When I got out I got my first home-based breathing support machine which was a BiPAP machine. I used that for quite a while, for about 18 months until I was diagnosed with ALS.

They did not diagnose me with ALS during my hospital stay in Eugene Oregon. ALS is a diagnosis of elimination and at that point, my nerve conduction velocity was still above the clinical criteria for ALS. The doctors at the time thought I had myasthenia gravis.

Ventilators saved my life. As soon as I started breathing well through the night my energy level came back up. I wasn’t able to exercise vigorously but I could at least go for walks and do yoga classes. Sometimes I had to pause on the steps going up to the yoga studio though.

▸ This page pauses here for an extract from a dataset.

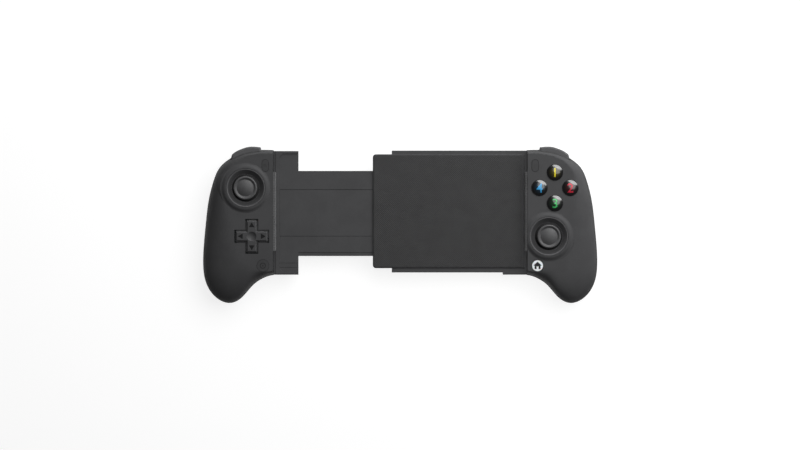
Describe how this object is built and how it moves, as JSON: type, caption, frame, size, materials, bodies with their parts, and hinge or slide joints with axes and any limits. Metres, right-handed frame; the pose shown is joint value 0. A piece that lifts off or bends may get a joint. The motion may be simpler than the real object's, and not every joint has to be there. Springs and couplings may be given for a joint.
{
  "type": "telescopic telephone game controller",
  "caption": "Matt black game controller that clamps a telephone between two handles joined by a sliding bridge, with thumbsticks, a direction pad and domed buttons.",
  "frame": {"origin": "under the middle of the drawn-out controller's bounding box, on the surface that it lies on", "axes": "+X from the direction pad's grip to the face buttons' grip, +Y towards the bumpers, +Z out of the face"},
  "size_m": [0.266, 0.1054, 0.0383],
  "materials": {
    "front_housing": "fine matt",
    "back_housing": "laser-grained grip texture",
    "bridge_plastic": "fine matt",
    "telephone_plate": "matt",
    "telephone_rubber": "woven grain",
    "clamp_rubber": "fine ribs",
    "stick_ring": "satin",
    "stick_rubber": "soft satin",
    "stick_dome": "polished",
    "stick_mechanism": "satin",
    "face_button": "high gloss",
    "control_plastic": "satin",
    "home_white": "translucent white",
    "shoulder_plastic": "satin",
    "back_button_plastic": "satin",
    "screw_steel": "black zinc",
    "pin_steel": "bright",
    "circuit_board": "solder mask",
    "membrane_rubber": "soft",
    "post_plastic": "satin",
    "socket_metal": "satin",
    "battery_film": "film"
  },
  "bodies": {
    "right_half": {"right_front_shell": "front_housing", "right_back_shell": "back_housing", "right_shell_screws": "screw_steel", "right_clamp_pad": "clamp_rubber", "right_circuit_board": "circuit_board", "right_stick_module": "stick_mechanism", "right_stick_ring": "stick_ring", "right_trigger_pin": "pin_steel", "face_button_membrane": "membrane_rubber", "bridge_frame": "bridge_plastic", "bridge_screws": "screw_steel", "phone_plate": "telephone_plate", "phone_pad": "telephone_rubber", "usb_c_socket": "socket_metal", "return_springs": "pin_steel"},
    "left_half": {"left_front_shell": "front_housing", "left_back_shell": "back_housing", "left_shell_screws": "screw_steel", "left_clamp_pad": "clamp_rubber", "left_circuit_board": "circuit_board", "left_stick_module": "stick_mechanism", "left_stick_ring": "stick_ring", "left_trigger_pin": "pin_steel", "direction_pad_membrane": "membrane_rubber", "direction_pad_post": "post_plastic", "slide_plate": "bridge_plastic", "slide_cover": "bridge_plastic", "battery": "battery_film"},
    "right_yoke": {"right_stick_yoke": "stick_mechanism"},
    "right_stem": {"right_stick_stem": "stick_dome"},
    "right_cap": {"right_stick_cap": "stick_rubber"},
    "right_bumper_arm": {"right_bumper": "shoulder_plastic"},
    "right_trigger_arm": {"right_trigger": "shoulder_plastic"},
    "right_back_key": {"right_back_button": "back_button_plastic"},
    "left_yoke": {"left_stick_yoke": "stick_mechanism"},
    "left_stem": {"left_stick_stem": "stick_dome"},
    "left_cap": {"left_stick_cap": "stick_rubber"},
    "left_bumper_arm": {"left_bumper": "shoulder_plastic"},
    "left_trigger_arm": {"left_trigger": "shoulder_plastic"},
    "left_back_key": {"left_back_button": "back_button_plastic"},
    "top_face_key": {"top_face_button": "face_button"},
    "right_face_key": {"right_face_button": "face_button"},
    "bottom_face_key": {"bottom_face_button": "face_button"},
    "left_face_key": {"left_face_button": "face_button"},
    "menu_key": {"menu_button": "control_plastic"},
    "home_key": {"home_button": "home_white"},
    "view_key": {"view_button": "control_plastic"},
    "profile_key": {"profile_button": "control_plastic"},
    "direction_ball": {"direction_pad_ball": "pin_steel"},
    "direction_cross": {"direction_pad": "control_plastic"}
  },
  "joints": [
    {"name": "bridge_slide", "type": "slide", "parent": "right_half", "child": "left_half", "axis": [1, 0, 0], "range_m": [0, 0.062], "deforming": ["return_springs"]},
    {"name": "right_stick_up_down", "type": "hinge", "parent": "right_half", "child": "right_yoke", "pos_m": [0.0998, -0.008, 0.019], "axis": [1, 0, 0], "range_deg": [-14, 14], "stiffness_Nm_per_rad": 0.04},
    {"name": "right_stick_left_right", "type": "hinge", "parent": "right_yoke", "child": "right_stem", "pos_m": [0.0998, -0.008, 0.019], "axis": [0, 1, 0], "range_deg": [-14, 14], "stiffness_Nm_per_rad": 0.04},
    {"name": "right_stick_click", "type": "slide", "parent": "right_stem", "child": "right_cap", "axis": [0, 0, -1], "range_m": [0, 0.0004], "stiffness_N_per_m": 1500, "springref_m": -0.0006},
    {"name": "right_bumper_press", "type": "hinge", "parent": "right_half", "child": "right_bumper_arm", "pos_m": [0.0956, 0.0443, 0.0235], "axis": [0, 0, -1], "range_deg": [0, 3], "stiffness_Nm_per_rad": 0.3, "springref_deg": -2.86},
    {"name": "right_trigger_pull", "type": "hinge", "parent": "right_half", "child": "right_trigger_arm", "pos_m": [0.10325, 0.043, 0.016], "axis": [-1, 0, 0], "range_deg": [0, 15], "stiffness_Nm_per_rad": 0.05, "springref_deg": -8.59},
    {"name": "right_back_button_press", "type": "slide", "parent": "right_half", "child": "right_back_key", "axis": [0, 0, 1], "range_m": [0, 0.0006], "stiffness_N_per_m": 1200, "springref_m": -0.0006},
    {"name": "left_stick_up_down", "type": "hinge", "parent": "left_half", "child": "left_yoke", "pos_m": [-0.1039, 0.0245, 0.019], "axis": [1, 0, 0], "range_deg": [-14, 14], "stiffness_Nm_per_rad": 0.04},
    {"name": "left_stick_left_right", "type": "hinge", "parent": "left_yoke", "child": "left_stem", "pos_m": [-0.1039, 0.0245, 0.019], "axis": [0, 1, 0], "range_deg": [-14, 14], "stiffness_Nm_per_rad": 0.04},
    {"name": "left_stick_click", "type": "slide", "parent": "left_stem", "child": "left_cap", "axis": [0, 0, -1], "range_m": [0, 0.0004], "stiffness_N_per_m": 1500, "springref_m": -0.0006},
    {"name": "left_bumper_press", "type": "hinge", "parent": "left_half", "child": "left_bumper_arm", "pos_m": [-0.0956, 0.0443, 0.0235], "axis": [0, 0, 1], "range_deg": [0, 3], "stiffness_Nm_per_rad": 0.3, "springref_deg": -2.86},
    {"name": "left_trigger_pull", "type": "hinge", "parent": "left_half", "child": "left_trigger_arm", "pos_m": [-0.10325, 0.043, 0.016], "axis": [-1, 0, 0], "range_deg": [0, 15], "stiffness_Nm_per_rad": 0.05, "springref_deg": -8.59},
    {"name": "left_back_button_press", "type": "slide", "parent": "left_half", "child": "left_back_key", "axis": [0, 0, 1], "range_m": [0, 0.0006], "stiffness_N_per_m": 1200, "springref_m": -0.0006},
    {"name": "top_face_button_press", "type": "slide", "parent": "right_half", "child": "top_face_key", "axis": [0, 0, -1], "range_m": [0, 0.0014], "stiffness_N_per_m": 400, "springref_m": -0.001, "deforming": ["face_button_membrane"]},
    {"name": "right_face_button_press", "type": "slide", "parent": "right_half", "child": "right_face_key", "axis": [0, 0, -1], "range_m": [0, 0.0014], "stiffness_N_per_m": 400, "springref_m": -0.001, "deforming": ["face_button_membrane"]},
    {"name": "bottom_face_button_press", "type": "slide", "parent": "right_half", "child": "bottom_face_key", "axis": [0, 0, -1], "range_m": [0, 0.0014], "stiffness_N_per_m": 400, "springref_m": -0.001, "deforming": ["face_button_membrane"]},
    {"name": "left_face_button_press", "type": "slide", "parent": "right_half", "child": "left_face_key", "axis": [0, 0, -1], "range_m": [0, 0.0014], "stiffness_N_per_m": 400, "springref_m": -0.001, "deforming": ["face_button_membrane"]},
    {"name": "menu_button_press", "type": "slide", "parent": "right_half", "child": "menu_key", "axis": [0, 0, -1], "range_m": [0, 0.0005], "stiffness_N_per_m": 1000, "springref_m": -0.0006},
    {"name": "home_button_press", "type": "slide", "parent": "right_half", "child": "home_key", "axis": [0, 0, -1], "range_m": [0, 0.0005], "stiffness_N_per_m": 1000, "springref_m": -0.0006},
    {"name": "view_button_press", "type": "slide", "parent": "left_half", "child": "view_key", "axis": [0, 0, -1], "range_m": [0, 0.0005], "stiffness_N_per_m": 1000, "springref_m": -0.0006},
    {"name": "profile_button_press", "type": "slide", "parent": "left_half", "child": "profile_key", "axis": [0, 0, -1], "range_m": [0, 0.0005], "stiffness_N_per_m": 1000, "springref_m": -0.0006},
    {"name": "direction_pad_up_down", "type": "hinge", "parent": "left_half", "child": "direction_ball", "pos_m": [-0.0998, -0.008, 0.0253], "axis": [1, 0, 0], "range_deg": [-5, 5], "stiffness_Nm_per_rad": 0.05, "deforming": ["direction_pad_membrane"]},
    {"name": "direction_pad_left_right", "type": "hinge", "parent": "direction_ball", "child": "direction_cross", "pos_m": [-0.0998, -0.008, 0.0253], "axis": [0, 1, 0], "range_deg": [-5, 5], "stiffness_Nm_per_rad": 0.05, "deforming": ["direction_pad_membrane"]}
  ]
}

About 18 months after my hospitalization in Eugene Oregon, on one of my regular visits to my pulmonologist in Charlotte North Carolina, he scheduled me for a visit with the neurologist. That’s when my ALS was diagnosed on August 17th, 2015. That was a real life-changing experience.

After I was diagnosed with ALS, the doctors moved me over to the Philips Respironics Trilogy 100 ventilator which has been the type of ventilator I use ever since. The Trilogy 100 is a positive pressure ventilator, meaning that I always have to have something in my mouth, my nose, or covering my whole face to breathe.

I feel very lucky in that ALS has not compromised my ability to speak and swallow. My facial muscles work as well. I express a lot of my feelings through facial expression. When one is breathing with conventional positive pressure ventilators that avenue of communication is inhibited.

I am an accomplished inventor and began to focus on ventilation equipment after my ALS diagnosis. I’ve made my living doing research my whole life, so it was natural when I was living on ventilators to think about how to make them better.

The concept for the conformal vest ventilator came to me sometime in early 2016. I envisioned something that would not require me to have hardware sticking in my face. It bothered me quite a bit that the first thing people notice about me was the fact that I’m living on a ventilator.